(WHAT IS BEING ASKED) Please give back word for word the lines below, from the first one through the one with "return v, f".

(INFORMATION PROVIDED)

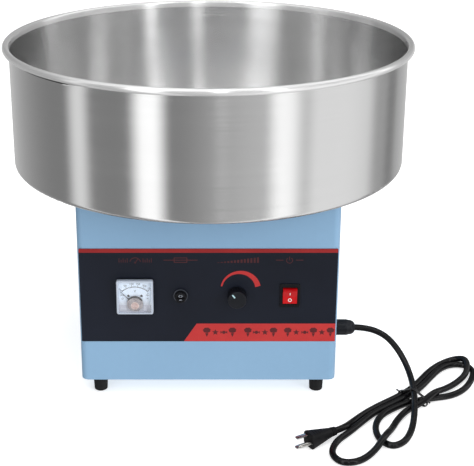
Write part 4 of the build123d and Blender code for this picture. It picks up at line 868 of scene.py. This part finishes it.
path = [(-20.6, 4.5), (-19.4, 1.6), (-15.0, 0.55), (-5.0, 0.5), (6.0, 0.5), (14.5, 0.55), (18.6, 1.5), (20.4, 4.4), (19.9, 8.2), (15.0, 10.6), (8.0, 14.6), (3.2, 17.6), (-1.0, 18.1), (-5.2, 17.4), (-10.0, 14.6), (-15.6, 12.6), (-19.6, 9.4)]
loop = []
for i in range(len(path)):
    p0, p1, p2, p3 = (Vector(path[(i + k) % len(path)]) for k in (-1, 0, 1, 2))
    for q in range(6):
        t = q / 6
        loop.append(0.5 * ((2 * p1) + (-p0 + p2) * t + (2 * p0 - 5 * p1 + 4 * p2 - p3) * t * t + (-p0 + 3 * p1 - 3 * p2 + p3) * t ** 3))
section = [(-2.2, -0.16), (-0.55, -0.2), (-0.3, -0.42), (0.3, -0.42), (0.55, -0.2), (2.2, -0.16), (2.2, 0.16), (0.55, 0.2), (0.3, 0.42), (-0.3, 0.42), (-0.55, 0.2), (-2.2, 0.16)]
verts, n = [], len(loop)
for i, p in enumerate(loop):
    d = (loop[(i + 1) % n] - loop[i - 1]).normalized()
    nor = Vector((-d.y, d.x))
    verts += [tie_point(p.x + nor.x * h, max(0.12, p.y + nor.y * h), s) for s, h in section]
m = len(section)
faces = [(i * m + j, i * m + (j + 1) % m, ((i + 1) % n) * m + (j + 1) % m, ((i + 1) % n) * m + j) for i in range(n) for j in range(m)]
tie_parts = [(verts, faces)]


def twisted(points, turns):
    """Tail of the tie: the same strip, twisted as it goes."""
    v = []
    pts = [Vector(p) for p in points]
    for i, p in enumerate(pts):
        d = (pts[min(i + 1, len(pts) - 1)] - pts[max(i - 1, 0)]).normalized()
        side = d.cross(Vector((0, 0, 1))).normalized()
        up = side.cross(d)
        a = 2 * math.pi * turns * i / (len(pts) - 1)
        e1, e2 = side * math.cos(a) + up * math.sin(a), up * math.cos(a) - side * math.sin(a)
        k = 0.72 if 0 < i < len(pts) - 1 else 0.66
        v += [tuple(p + e1 * s * k + e2 * h * k) for s, h in section]
    f = [(i * m + j, i * m + (j + 1) % m, (i + 1) * m + (j + 1) % m, (i + 1) * m + j) for i in range(len(pts) - 1) for j in range(m)]
    f += [tuple(range(m))[::-1], tuple((len(pts) - 1) * m + j for j in range(m))]
    return v, f


tails = []
for sgn in (-1, 1):
    pts = [tie_point(sgn * (19.8 + 5.0 * t), 6.4 + 1.8 * math.sin(t * 2.2) * (1 if sgn < 0 else 0.4), 0.6 * sgn * t) for t in [k / 18 for k in range(19)]]
    tails.append(twisted(pts, 0.85))
tie_mat = plastic("tie_strip", srgb(22, 22, 24), srgb(32, 32, 34), (0.30, 0.42), 1100.0, 0.01)
tie = make("cord_twist_tie", *join_parts(tie_parts + tails), tie_mat, "root", "black_plastic", angle=38)
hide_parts("cord_tie")

# ---------------------------------------------------------------------------
# Moulded plug
# ---------------------------------------------------------------------------
PO = Vector((150.0, -252.0, 10.5))
PD = Vector((-0.867, -0.498, 0.0)).normalized()
PX = Vector((0.498, -0.867, 0.0)).normalized()
PY = PD.cross(PX)


def plug_at(u, v, s):
    return tuple(PO + PX * u + PY * v + PD * s)


def squircle(w, h, power, n=40):
    pts = []
    for i in range(n):
        t = 2 * math.pi * i / n
        c, s = math.cos(t), math.sin(t)
        pts.append((w / 2 * math.copysign(abs(c) ** (2 / power), c), h / 2 * math.copysign(abs(s) ** (2 / power), s)))
    return pts


stations = []
# short ribbed sleeve over the cord, then the long flared grip
for k in range(3):
    s0 = 2.3 * k
    big, small = 10.4 + 0.4 * k, 9.4 + 0.4 * k
    stations += [(s0, big, big, 2.0), (s0 + 1.1, big + 0.1, big + 0.1, 2.0), (s0 + 1.4, small, small, 2.0), (s0 + 2.0, small + 0.1, small + 0.1, 2.0)]
for k in range(11):
    t = k / 10
    stations.append((7.2 + 28.6 * t, 11.4 + 9.2 * t, 11.0 + 7.4 * t, 2.2 + 2.2 * t))
stations += [(36.8, 20.9, 18.6, 4.4), (37.5, 20.7, 18.5, 4.4), (37.88, 20.1, 17.9, 4.4), (38.0, 19.1, 16.9, 4.4)]
n = 40
verts = []
for s, w, h, p in stations:
    verts += [plug_at(u, v - 0.8 * max(0.0, s - 7.2) / 30.8, s) for u, v in squircle(w, h, p, n)]
faces = [(k * n + j, k * n + (j + 1) % n, (k + 1) * n + (j + 1) % n, (k + 1) * n + j) for k in range(len(stations) - 1) for j in range(n)]
faces += [tuple(range(n))[::-1], tuple((len(stations) - 1) * n + j for j in range(n))]
parts = [(verts, faces)]
# finger grips on both broad sides
for side in (1, -1):
    for k in range(4):
        s = 20.5 + 3.6 * k
        t = (s - 7.2) / 28.6
        half_h, half_w = (11.0 + 7.6 * t) / 2, (11.4 + 9.2 * t) / 2 * 0.52
        ridge = []
        for q in range(13):
            u = -half_w + 2 * half_w * q / 12
            lift = 0.55 * math.sin(math.pi * q / 12) ** 0.5
            ridge.append([plug_at(u, -0.8 * (s - 7.2) / 30.8 + side * (half_h - 0.55 + (0.55 + lift * 0.6) * math.sin(math.pi * j / 6)), s - 0.75 + 1.5 * j / 6) for j in range(7)])
        v = [p for row in ridge for p in row]
        f = [(q * 7 + j, q * 7 + j + 1, (q + 1) * 7 + j + 1, (q + 1) * 7 + j) for q in range(12) for j in range(6)]
        f += [tuple(q * 7 for q in range(13)), tuple(q * 7 + 6 for q in range(13))[::-1]]
        f = [x for x in f]
        f += [tuple(range(7))[::-1], tuple(12 * 7 + j for j in range(7))]
        f += []
        parts.append((v, f))
plug = make("moulded_plug", *join_parts(parts), M["plug_black"], "root", "plug_black", angle=55)
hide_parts("plug_body")

# flat blades one above the other, round earth pin beside them
pins = []
for v0 in (6.35, -6.35):
    outline = [(-3.15, 38.2), (3.15, 38.2), (3.15, 52.0), (2.3, 53.9), (-2.3, 53.9), (-3.15, 52.0)]
    pins.append(prism(outline, lambda p, q, h, v0=v0: plug_at(p - 2.5, v0 + h - 0.8, q), -0.75, 0.75))
rings = [(38.2, 2.38), (52.6, 2.38), (54.4, 2.1), (55.6, 1.4), (56.0, 0.5)]
v = [plug_at(6.0 + r * math.cos(2 * math.pi * j / 24), r * math.sin(2 * math.pi * j / 24) - 0.8, q) for q, r in rings for j in range(24)]
f = [(k * 24 + j, k * 24 + (j + 1) % 24, (k + 1) * 24 + (j + 1) % 24, (k + 1) * 24 + j) for k in range(4) for j in range(24)]
f += [tuple(range(24))[::-1], tuple(4 * 24 + j for j in range(24))]
pins.append((v, f))
blades = make("plug_blades", *join_parts(pins), M["nickel"], "root", "nickel", angle=40, bevel=0.22)
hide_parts("plug_pins")

# ---------------------------------------------------------------------------
# Floor, studio and lamps
# ---------------------------------------------------------------------------
mesh = bpy.data.meshes.new("floor")
size = 14.0
mesh.from_pydata([(-size, -size, 0), (size, -size, 0), (size, size, 0), (-size, size, 0)], [], [(0, 1, 2, 3)])
floor = link(bpy.data.objects.new("floor", mesh))
a = Mat("pale_floor", Specular_IOR_Level=0.0)
g = a.noise(3.0, 2.0, 0.5)
a.colour(a.mix(g, (0.88, 0.88, 0.88), (0.90, 0.90, 0.90)))
a.rough(0.9)
a.b.inputs["Emission Color"].default_value = (1, 1, 1, 1)
a.b.inputs["Emission Strength"].default_value = 0.55
mesh.materials.append(a.m)
floor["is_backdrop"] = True
# the studio's lower half stands in for the floor's own bounce
floor.visible_glossy = False
floor.visible_diffuse = False
floor.visible_shadow = False

world = bpy.data.worlds.new("studio")
scene.world = world
world.use_nodes = True
world.cycles.sampling_method = "NONE"
wt = world.node_tree
wt.nodes.clear()


def wn(kind, **props):
    nd = wt.nodes.new(kind)
    for k, v in props.items():
        setattr(nd, k, v)
    return nd


def wput(s, v):
    if hasattr(v, "is_linked"):
        wt.links.new(v, s)
    else:
        s.default_value = v


def wmath(op, p, q=None, r=None):
    nd = wn("ShaderNodeMath", operation=op)
    for s, v in zip(nd.inputs, (p, q, r)):
        if v is not None:
            wput(s, v)
    return nd.outputs[0]


def wspan(v, lo, hi, a0, a1, kind="SMOOTHSTEP"):
    nd = wn("ShaderNodeMapRange", interpolation_type=kind)
    wput(nd.inputs[0], v)
    for i, t in enumerate((lo, hi, a0, a1)):
        nd.inputs[i + 1].default_value = t
    return nd.outputs[0]


sep = wn("ShaderNodeSeparateXYZ")
wt.links.new(wn("ShaderNodeTexCoord").outputs["Generated"], sep.inputs[0])
azimuth = wmath("MULTIPLY", wmath("ARCTAN2", sep.outputs[0], wmath("MULTIPLY", sep.outputs[1], -1.0)), 180 / math.pi)


def softboxes(base, boxes):
    """Upright softboxes round the object: (azimuth from the front, half width, soft edge, level)."""
    total = base
    for c, half, soft, level in boxes:
        off = wmath("ABSOLUTE", wmath("WRAP", wmath("SUBTRACT", azimuth, c), 180.0, -180.0))
        total = wmath("ADD", total, wspan(off, half, half + soft, level, 0.0))
    return total


low = softboxes(0.27, [(180, 10, 75, 0.35), (128, 2, 8, -0.15), (-78, 1, 10, 0.70), (-33.5, 2.5, 11, 1.15), (55, 25, 55, 0.36), (44, 1, 13, 0.75), (82, 18, 12, 0.38)])
high = softboxes(0.26, [(-75, 1, 7, 0.75), (-36, 5.5, 8, 2.5), (37, 0.8, 5, 4.4), (7, 0.8, 4.5, 2.7), (112, 2, 9, 1.3), (-130, 30, 14, -0.11), (155, 20, 16, -0.12), (70.5, 1, 8, -0.17)])
level = wspan(sep.outputs[2], 0.0, 0.12, 0.0, 1.0)
mixed = wmath("ADD", wmath("MULTIPLY", low, wmath("SUBTRACT", 1.0, level)), wmath("MULTIPLY", high, level))
mixed = wmath("ADD", mixed, wspan(sep.outputs[2], 0.45, 0.80, 0.0, 0.60))
glossy = wn("ShaderNodeBackground")
rgb = wn("ShaderNodeCombineColor")
for s in rgb.inputs:
    wt.links.new(mixed, s)
wt.links.new(rgb.outputs[0], glossy.inputs["Color"])
ambient = wn("ShaderNodeBackground")
amb = wspan(sep.outputs[2], -1.0, 1.0, 0.80, 1.0, "LINEAR")
shade = wspan(wmath("ABSOLUTE", wmath("WRAP", wmath("SUBTRACT", azimuth, -115.0), 180.0, -180.0)), 10, 82, 0.15, 1.0)
amb = wmath("MULTIPLY", amb, shade)
rgb2 = wn("ShaderNodeCombineColor")
for s in rgb2.inputs:
    wt.links.new(amb, s)
wt.links.new(rgb2.outputs[0], ambient.inputs["Color"])
white = wn("ShaderNodeBackground")
white.inputs["Color"].default_value = (1, 1, 1, 1)
white.inputs["Strength"].default_value = 1.05
path = wn("ShaderNodeLightPath")
m1 = wn("ShaderNodeMixShader")
wt.links.new(path.outputs["Is Glossy Ray"], m1.inputs[0])
wt.links.new(ambient.outputs[0], m1.inputs[1])
wt.links.new(glossy.outputs[0], m1.inputs[2])
m2 = wn("ShaderNodeMixShader")
wt.links.new(path.outputs["Is Camera Ray"], m2.inputs[0])
wt.links.new(m1.outputs[0], m2.inputs[1])
wt.links.new(white.outputs[0], m2.inputs[2])
out = wn("ShaderNodeOutputWorld")
wt.links.new(m2.outputs[0], out.inputs[0])


def lamp(name, where, at, size, power, glossy=False):
    light = bpy.data.lights.new(name, "AREA")
    light.shape = "RECTANGLE"
    light.size, light.size_y = size
    light.energy = power
    ob = link(bpy.data.objects.new(name, light))
    ob.location = where
    ob.rotation_euler = (Vector(at) - Vector(where)).to_track_quat("-Z", "Y").to_euler()
    ob.visible_glossy = glossy
    ob.visible_camera = False
    return ob


lamp("overhead_softbox", (-0.2, -0.5, 2.3), (0, 0, 0.1), (2.0, 1.6), 14.0)
lamp("front_left_softbox", (-1.4, -1.9, 1.2), (0, 0, 0.2), (0.9, 1.2), 3.4)
lamp("front_right_softbox", (1.7, -1.5, 0.9), (0, 0, 0.2), (0.9, 1.2), 14.5)

lamp("strip_light", (-0.35, -0.9, 1.9), (0.2, -0.15, 0), (1.3, 0.10), 1.6, glossy=True)

scene.view_settings.view_transform = "Standard"
scene.view_settings.look = "None"
scene.view_settings.exposure = 0.0

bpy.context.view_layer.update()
# a curve's bound_box is padded by its 1 m point radius, so the built meshes are measured too
dg = bpy.context.evaluated_depsgraph_get()
lo, hi = Vector((1e9,) * 3), Vector((-1e9,) * 3)
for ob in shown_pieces():
    e = ob.evaluated_get(dg)
    me = e.to_mesh()
    for v in me.vertices:
        w = e.matrix_world @ v.co
        lo, hi = Vector(map(min, lo, w)), Vector(map(max, hi, w))
    e.to_mesh_clear()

(OUTPUT FOR THIS EXERCISE)
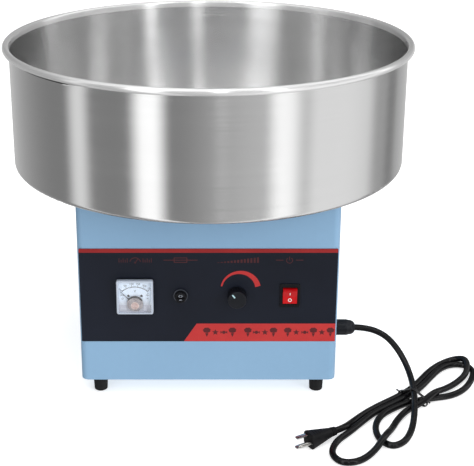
Write part 4 of the build123d and Blender code for this picture. It picks up at line 868 of scene.py. This part finishes it.
path = [(-20.6, 4.5), (-19.4, 1.6), (-15.0, 0.55), (-5.0, 0.5), (6.0, 0.5), (14.5, 0.55), (18.6, 1.5), (20.4, 4.4), (19.9, 8.2), (15.0, 10.6), (8.0, 14.6), (3.2, 17.6), (-1.0, 18.1), (-5.2, 17.4), (-10.0, 14.6), (-15.6, 12.6), (-19.6, 9.4)]
loop = []
for i in range(len(path)):
    p0, p1, p2, p3 = (Vector(path[(i + k) % len(path)]) for k in (-1, 0, 1, 2))
    for q in range(6):
        t = q / 6
        loop.append(0.5 * ((2 * p1) + (-p0 + p2) * t + (2 * p0 - 5 * p1 + 4 * p2 - p3) * t * t + (-p0 + 3 * p1 - 3 * p2 + p3) * t ** 3))
section = [(-2.2, -0.16), (-0.55, -0.2), (-0.3, -0.42), (0.3, -0.42), (0.55, -0.2), (2.2, -0.16), (2.2, 0.16), (0.55, 0.2), (0.3, 0.42), (-0.3, 0.42), (-0.55, 0.2), (-2.2, 0.16)]
verts, n = [], len(loop)
for i, p in enumerate(loop):
    d = (loop[(i + 1) % n] - loop[i - 1]).normalized()
    nor = Vector((-d.y, d.x))
    verts += [tie_point(p.x + nor.x * h, max(0.12, p.y + nor.y * h), s) for s, h in section]
m = len(section)
faces = [(i * m + j, i * m + (j + 1) % m, ((i + 1) % n) * m + (j + 1) % m, ((i + 1) % n) * m + j) for i in range(n) for j in range(m)]
tie_parts = [(verts, faces)]


def twisted(points, turns):
    """Tail of the tie: the same strip, twisted as it goes."""
    v = []
    pts = [Vector(p) for p in points]
    for i, p in enumerate(pts):
        d = (pts[min(i + 1, len(pts) - 1)] - pts[max(i - 1, 0)]).normalized()
        side = d.cross(Vector((0, 0, 1))).normalized()
        up = side.cross(d)
        a = 2 * math.pi * turns * i / (len(pts) - 1)
        e1, e2 = side * math.cos(a) + up * math.sin(a), up * math.cos(a) - side * math.sin(a)
        k = 0.72 if 0 < i < len(pts) - 1 else 0.66
        v += [tuple(p + e1 * s * k + e2 * h * k) for s, h in section]
    f = [(i * m + j, i * m + (j + 1) % m, (i + 1) * m + (j + 1) % m, (i + 1) * m + j) for i in range(len(pts) - 1) for j in range(m)]
    f += [tuple(range(m))[::-1], tuple((len(pts) - 1) * m + j for j in range(m))]
    return v, f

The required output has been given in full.